_WORK REQUIRED_:
From the line containing "zip(*points))), Vector(map(max, zip(*points)))" through the line containing "in imported if", retype each line exactly; include both end lines and nothing beyond them.

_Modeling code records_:
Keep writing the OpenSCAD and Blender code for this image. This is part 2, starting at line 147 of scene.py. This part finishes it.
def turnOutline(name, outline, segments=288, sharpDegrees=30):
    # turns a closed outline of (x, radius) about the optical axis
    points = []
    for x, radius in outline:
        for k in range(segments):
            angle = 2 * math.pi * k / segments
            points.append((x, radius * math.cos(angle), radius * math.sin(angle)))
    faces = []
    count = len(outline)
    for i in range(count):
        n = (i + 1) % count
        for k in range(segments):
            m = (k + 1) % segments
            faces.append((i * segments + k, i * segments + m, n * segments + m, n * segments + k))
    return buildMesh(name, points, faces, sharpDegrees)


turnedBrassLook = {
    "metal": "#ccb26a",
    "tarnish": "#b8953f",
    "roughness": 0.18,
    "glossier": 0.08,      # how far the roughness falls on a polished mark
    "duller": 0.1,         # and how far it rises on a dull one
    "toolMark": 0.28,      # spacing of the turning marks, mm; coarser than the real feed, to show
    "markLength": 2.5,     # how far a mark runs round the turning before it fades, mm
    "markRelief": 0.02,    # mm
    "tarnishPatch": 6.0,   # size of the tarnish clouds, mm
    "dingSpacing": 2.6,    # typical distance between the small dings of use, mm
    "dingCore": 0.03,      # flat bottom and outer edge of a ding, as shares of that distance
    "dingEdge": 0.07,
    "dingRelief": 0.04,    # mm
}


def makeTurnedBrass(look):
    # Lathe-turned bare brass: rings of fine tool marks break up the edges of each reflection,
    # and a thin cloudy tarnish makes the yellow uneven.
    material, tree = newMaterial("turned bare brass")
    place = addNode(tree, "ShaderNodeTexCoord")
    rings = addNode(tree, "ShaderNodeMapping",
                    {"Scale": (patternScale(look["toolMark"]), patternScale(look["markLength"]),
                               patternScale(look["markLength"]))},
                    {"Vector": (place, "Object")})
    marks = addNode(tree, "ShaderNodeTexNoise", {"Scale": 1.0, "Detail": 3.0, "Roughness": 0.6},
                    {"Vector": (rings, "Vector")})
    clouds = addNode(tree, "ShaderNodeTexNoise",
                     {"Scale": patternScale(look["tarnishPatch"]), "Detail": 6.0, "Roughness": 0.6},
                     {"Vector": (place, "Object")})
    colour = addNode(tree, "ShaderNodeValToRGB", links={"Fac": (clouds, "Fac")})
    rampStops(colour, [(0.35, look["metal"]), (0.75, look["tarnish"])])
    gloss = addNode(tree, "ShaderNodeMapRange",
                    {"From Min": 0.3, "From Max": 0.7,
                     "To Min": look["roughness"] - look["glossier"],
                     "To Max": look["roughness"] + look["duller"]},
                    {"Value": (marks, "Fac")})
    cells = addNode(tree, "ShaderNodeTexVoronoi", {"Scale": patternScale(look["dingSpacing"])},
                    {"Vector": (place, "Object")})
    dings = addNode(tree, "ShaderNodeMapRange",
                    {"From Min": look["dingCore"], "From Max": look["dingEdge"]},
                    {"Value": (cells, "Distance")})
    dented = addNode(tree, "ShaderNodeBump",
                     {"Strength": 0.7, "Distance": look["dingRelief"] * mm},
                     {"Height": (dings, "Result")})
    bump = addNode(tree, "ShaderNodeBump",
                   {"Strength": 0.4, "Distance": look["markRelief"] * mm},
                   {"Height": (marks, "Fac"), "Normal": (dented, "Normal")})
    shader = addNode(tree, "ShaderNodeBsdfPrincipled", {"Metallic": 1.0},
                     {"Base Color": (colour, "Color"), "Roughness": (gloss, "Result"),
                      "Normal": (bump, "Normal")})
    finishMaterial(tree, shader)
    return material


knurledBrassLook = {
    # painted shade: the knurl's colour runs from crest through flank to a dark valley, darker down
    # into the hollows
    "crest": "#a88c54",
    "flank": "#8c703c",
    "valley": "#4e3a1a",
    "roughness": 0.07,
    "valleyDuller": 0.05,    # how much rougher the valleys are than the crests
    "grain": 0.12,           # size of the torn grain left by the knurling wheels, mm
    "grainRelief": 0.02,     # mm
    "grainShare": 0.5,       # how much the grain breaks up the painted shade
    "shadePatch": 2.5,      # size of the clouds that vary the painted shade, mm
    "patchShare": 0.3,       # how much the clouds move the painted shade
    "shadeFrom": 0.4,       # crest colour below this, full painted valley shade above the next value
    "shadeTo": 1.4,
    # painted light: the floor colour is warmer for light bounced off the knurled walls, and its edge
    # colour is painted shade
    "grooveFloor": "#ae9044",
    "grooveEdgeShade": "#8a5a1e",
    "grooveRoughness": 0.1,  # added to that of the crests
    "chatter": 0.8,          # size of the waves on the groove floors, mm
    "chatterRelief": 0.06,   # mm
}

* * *

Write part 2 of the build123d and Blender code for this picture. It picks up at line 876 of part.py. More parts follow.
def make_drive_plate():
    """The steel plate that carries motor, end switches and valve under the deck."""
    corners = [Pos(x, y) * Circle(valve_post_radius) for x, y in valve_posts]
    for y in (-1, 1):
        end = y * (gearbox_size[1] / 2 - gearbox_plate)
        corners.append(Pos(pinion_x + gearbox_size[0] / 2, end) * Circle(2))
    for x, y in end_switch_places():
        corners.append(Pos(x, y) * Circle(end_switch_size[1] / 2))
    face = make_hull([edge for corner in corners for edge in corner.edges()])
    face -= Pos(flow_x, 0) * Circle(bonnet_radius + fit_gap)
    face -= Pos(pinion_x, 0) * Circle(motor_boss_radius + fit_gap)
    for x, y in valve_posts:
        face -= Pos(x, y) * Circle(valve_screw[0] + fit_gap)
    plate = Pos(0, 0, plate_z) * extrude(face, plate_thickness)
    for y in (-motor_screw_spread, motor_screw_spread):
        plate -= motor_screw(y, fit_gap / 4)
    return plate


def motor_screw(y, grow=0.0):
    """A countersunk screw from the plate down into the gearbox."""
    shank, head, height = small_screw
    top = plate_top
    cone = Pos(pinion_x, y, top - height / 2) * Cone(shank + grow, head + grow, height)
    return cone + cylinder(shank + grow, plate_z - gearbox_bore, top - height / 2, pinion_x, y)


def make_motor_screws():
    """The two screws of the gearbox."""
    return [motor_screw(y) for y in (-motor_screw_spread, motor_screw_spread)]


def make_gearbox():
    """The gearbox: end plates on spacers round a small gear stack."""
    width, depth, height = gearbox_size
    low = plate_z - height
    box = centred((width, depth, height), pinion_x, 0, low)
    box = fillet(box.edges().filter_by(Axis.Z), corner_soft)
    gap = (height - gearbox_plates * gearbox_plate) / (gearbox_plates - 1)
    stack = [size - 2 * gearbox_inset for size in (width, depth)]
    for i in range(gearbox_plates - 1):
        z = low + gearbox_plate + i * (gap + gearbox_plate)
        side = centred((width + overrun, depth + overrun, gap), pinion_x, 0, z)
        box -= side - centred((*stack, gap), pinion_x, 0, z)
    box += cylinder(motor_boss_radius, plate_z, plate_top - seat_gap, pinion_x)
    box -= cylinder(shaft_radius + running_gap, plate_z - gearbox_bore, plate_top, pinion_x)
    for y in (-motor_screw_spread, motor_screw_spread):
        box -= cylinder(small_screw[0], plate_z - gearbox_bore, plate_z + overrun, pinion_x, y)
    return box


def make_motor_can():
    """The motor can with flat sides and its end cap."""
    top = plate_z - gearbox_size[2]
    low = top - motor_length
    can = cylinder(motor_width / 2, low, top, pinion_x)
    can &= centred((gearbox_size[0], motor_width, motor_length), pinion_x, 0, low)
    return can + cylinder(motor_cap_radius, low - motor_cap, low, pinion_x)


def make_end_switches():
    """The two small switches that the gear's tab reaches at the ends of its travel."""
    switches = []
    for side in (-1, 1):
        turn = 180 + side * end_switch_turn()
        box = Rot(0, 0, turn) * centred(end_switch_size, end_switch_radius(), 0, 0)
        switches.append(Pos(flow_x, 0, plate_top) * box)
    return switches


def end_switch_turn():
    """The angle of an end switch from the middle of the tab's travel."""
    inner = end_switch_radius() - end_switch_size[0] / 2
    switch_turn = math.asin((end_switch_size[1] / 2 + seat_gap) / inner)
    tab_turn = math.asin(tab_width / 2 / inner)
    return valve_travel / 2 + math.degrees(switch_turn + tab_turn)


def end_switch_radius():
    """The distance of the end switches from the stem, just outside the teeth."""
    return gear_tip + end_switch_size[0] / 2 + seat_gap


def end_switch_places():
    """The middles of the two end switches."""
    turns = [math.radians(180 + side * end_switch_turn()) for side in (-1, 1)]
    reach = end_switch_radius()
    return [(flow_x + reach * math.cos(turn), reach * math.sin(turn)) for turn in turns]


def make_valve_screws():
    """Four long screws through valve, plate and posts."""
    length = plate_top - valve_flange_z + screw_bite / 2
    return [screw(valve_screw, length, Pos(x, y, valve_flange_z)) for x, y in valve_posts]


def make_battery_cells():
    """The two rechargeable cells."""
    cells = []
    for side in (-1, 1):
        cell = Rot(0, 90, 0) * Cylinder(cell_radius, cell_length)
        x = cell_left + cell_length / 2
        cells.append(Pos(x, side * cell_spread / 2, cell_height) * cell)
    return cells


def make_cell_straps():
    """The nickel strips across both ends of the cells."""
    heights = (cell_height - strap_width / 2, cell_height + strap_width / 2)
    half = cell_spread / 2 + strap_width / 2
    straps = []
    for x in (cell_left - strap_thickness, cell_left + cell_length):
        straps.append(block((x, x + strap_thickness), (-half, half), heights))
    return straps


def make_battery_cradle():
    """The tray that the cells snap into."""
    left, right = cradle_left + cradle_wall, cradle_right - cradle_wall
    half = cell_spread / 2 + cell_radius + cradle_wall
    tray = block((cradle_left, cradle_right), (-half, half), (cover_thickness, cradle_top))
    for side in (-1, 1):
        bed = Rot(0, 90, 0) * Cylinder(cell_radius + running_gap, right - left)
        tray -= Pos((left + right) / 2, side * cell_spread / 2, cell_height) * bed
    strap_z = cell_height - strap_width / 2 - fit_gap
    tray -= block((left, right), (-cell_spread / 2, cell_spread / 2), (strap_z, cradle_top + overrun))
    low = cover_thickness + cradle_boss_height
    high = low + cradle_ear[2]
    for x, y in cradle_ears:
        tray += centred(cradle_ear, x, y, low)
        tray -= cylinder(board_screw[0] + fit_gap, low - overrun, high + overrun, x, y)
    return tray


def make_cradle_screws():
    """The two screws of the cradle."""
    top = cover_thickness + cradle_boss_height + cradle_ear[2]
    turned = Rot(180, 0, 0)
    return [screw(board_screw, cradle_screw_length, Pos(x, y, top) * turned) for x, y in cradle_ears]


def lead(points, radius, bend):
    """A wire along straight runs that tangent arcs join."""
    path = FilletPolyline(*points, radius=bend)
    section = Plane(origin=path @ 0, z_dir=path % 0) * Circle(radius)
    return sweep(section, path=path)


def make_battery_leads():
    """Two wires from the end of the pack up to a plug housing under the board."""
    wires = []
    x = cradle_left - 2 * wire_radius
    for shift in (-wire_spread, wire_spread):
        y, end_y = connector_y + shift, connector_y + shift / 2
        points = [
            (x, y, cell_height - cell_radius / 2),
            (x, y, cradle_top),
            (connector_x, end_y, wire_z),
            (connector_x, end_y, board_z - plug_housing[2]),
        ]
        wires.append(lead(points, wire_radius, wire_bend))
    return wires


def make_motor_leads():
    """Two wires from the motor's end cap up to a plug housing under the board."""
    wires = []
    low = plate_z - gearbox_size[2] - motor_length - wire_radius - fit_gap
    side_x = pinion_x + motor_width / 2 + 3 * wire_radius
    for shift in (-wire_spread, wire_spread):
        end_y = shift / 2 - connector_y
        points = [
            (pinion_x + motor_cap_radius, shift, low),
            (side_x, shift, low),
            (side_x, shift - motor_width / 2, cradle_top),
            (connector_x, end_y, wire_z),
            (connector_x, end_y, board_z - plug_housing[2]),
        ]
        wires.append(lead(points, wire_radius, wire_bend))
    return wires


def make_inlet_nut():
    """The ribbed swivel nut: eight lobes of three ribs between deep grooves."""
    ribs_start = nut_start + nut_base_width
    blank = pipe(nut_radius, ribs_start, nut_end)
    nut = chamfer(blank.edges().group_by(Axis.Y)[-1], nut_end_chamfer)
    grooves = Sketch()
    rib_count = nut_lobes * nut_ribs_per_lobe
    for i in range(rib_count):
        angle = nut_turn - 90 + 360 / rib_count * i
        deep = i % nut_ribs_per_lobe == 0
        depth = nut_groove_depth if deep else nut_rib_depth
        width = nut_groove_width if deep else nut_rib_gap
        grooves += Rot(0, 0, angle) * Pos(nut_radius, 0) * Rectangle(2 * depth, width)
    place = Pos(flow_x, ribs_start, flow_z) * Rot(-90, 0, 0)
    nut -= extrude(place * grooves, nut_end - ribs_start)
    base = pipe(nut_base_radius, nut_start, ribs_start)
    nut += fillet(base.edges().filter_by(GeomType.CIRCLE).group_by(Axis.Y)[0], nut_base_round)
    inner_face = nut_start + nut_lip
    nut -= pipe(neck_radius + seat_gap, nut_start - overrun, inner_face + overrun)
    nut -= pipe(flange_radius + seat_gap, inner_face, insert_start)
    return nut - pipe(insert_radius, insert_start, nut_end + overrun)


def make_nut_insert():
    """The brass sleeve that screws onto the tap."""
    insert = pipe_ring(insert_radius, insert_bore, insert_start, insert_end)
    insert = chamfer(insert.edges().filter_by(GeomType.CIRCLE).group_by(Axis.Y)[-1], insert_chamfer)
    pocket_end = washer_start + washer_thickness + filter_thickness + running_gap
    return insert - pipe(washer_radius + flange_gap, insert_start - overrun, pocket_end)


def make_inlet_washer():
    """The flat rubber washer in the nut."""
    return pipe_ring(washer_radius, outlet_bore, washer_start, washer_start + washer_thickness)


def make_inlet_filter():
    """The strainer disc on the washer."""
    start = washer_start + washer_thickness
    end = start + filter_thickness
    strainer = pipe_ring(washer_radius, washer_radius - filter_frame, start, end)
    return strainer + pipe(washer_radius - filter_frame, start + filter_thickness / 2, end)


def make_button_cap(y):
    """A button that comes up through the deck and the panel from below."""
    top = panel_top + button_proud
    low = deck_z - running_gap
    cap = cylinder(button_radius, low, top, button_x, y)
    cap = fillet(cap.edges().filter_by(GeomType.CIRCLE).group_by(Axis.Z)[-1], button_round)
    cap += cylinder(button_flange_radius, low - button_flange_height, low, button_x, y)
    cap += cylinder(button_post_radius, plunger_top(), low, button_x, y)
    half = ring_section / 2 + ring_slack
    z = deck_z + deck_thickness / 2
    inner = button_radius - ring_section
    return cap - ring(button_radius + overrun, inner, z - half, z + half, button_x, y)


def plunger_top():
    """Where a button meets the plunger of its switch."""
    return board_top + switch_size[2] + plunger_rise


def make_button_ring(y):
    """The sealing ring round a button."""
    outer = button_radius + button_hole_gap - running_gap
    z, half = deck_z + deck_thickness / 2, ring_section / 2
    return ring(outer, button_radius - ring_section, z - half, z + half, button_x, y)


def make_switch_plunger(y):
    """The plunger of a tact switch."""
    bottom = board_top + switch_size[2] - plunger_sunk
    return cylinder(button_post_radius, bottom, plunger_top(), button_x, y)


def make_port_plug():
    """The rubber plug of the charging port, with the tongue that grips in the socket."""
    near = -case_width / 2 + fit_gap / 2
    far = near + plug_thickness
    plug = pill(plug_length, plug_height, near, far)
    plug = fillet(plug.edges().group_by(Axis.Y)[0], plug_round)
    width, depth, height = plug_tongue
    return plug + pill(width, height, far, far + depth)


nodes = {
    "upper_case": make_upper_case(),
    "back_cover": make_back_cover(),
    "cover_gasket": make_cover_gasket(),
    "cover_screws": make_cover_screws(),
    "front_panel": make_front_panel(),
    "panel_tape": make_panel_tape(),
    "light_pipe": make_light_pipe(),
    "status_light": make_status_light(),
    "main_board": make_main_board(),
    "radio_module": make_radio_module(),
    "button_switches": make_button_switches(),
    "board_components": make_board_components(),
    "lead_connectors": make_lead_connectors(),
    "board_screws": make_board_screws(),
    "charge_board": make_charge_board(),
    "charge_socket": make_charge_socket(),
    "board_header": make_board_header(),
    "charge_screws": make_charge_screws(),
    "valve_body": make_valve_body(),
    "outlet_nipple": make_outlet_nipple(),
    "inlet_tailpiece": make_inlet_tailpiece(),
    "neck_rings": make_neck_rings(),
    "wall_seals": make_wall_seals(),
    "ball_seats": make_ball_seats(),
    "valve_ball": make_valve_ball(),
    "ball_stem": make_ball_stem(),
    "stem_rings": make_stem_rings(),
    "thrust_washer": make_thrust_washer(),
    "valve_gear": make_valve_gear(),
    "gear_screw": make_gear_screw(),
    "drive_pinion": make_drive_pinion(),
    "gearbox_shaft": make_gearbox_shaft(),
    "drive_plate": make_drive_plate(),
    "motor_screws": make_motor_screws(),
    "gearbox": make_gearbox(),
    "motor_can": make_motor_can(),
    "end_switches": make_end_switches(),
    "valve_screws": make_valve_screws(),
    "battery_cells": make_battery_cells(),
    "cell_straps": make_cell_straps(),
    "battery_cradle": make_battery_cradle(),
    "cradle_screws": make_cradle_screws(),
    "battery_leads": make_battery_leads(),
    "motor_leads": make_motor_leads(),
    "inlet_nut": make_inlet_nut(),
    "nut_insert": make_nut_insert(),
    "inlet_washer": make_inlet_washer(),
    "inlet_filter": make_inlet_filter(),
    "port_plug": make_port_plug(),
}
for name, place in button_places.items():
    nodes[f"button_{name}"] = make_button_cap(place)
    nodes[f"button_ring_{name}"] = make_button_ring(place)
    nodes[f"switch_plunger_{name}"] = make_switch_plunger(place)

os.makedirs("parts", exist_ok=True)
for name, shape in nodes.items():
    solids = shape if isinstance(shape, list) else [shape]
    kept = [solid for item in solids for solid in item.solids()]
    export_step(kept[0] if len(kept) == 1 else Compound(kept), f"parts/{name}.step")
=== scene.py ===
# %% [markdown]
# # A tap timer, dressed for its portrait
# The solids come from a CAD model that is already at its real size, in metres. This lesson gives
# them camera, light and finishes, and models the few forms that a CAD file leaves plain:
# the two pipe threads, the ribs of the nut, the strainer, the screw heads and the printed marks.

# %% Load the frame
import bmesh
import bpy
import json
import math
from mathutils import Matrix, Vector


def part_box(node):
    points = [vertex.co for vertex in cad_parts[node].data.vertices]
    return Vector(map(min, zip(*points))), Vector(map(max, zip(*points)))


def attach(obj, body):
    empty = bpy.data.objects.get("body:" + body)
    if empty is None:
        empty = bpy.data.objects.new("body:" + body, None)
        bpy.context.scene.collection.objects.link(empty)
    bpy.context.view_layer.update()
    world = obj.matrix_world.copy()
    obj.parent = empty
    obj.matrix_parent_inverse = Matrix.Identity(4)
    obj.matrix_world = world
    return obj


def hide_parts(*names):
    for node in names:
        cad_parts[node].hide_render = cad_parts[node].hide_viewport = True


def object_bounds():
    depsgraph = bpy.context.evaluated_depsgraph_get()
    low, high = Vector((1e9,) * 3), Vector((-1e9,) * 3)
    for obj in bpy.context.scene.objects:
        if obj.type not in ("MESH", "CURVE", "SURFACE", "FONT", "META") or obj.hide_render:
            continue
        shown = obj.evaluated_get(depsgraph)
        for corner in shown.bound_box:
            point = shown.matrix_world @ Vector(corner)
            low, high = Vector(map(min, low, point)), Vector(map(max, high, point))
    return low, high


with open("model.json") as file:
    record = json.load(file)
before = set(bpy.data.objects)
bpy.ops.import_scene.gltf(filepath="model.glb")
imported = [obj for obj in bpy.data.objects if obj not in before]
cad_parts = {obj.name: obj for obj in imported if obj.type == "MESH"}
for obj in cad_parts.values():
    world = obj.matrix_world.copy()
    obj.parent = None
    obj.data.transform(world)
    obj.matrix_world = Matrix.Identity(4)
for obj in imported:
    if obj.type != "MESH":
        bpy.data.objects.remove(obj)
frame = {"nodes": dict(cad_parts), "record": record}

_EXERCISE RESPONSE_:
    return Vector(map(min, zip(*points))), Vector(map(max, zip(*points)))


def attach(obj, body):
    empty = bpy.data.objects.get("body:" + body)
    if empty is None:
        empty = bpy.data.objects.new("body:" + body, None)
        bpy.context.scene.collection.objects.link(empty)
    bpy.context.view_layer.update()
    world = obj.matrix_world.copy()
    obj.parent = empty
    obj.matrix_parent_inverse = Matrix.Identity(4)
    obj.matrix_world = world
    return obj


def hide_parts(*names):
    for node in names:
        cad_parts[node].hide_render = cad_parts[node].hide_viewport = True


def object_bounds():
    depsgraph = bpy.context.evaluated_depsgraph_get()
    low, high = Vector((1e9,) * 3), Vector((-1e9,) * 3)
    for obj in bpy.context.scene.objects:
        if obj.type not in ("MESH", "CURVE", "SURFACE", "FONT", "META") or obj.hide_render:
            continue
        shown = obj.evaluated_get(depsgraph)
        for corner in shown.bound_box:
            point = shown.matrix_world @ Vector(corner)
            low, high = Vector(map(min, low, point)), Vector(map(max, high, point))
    return low, high


with open("model.json") as file:
    record = json.load(file)
before = set(bpy.data.objects)
bpy.ops.import_scene.gltf(filepath="model.glb")
imported = [obj for obj in bpy.data.objects if obj not in before]
cad_parts = {obj.name: obj for obj in imported if obj.type == "MESH"}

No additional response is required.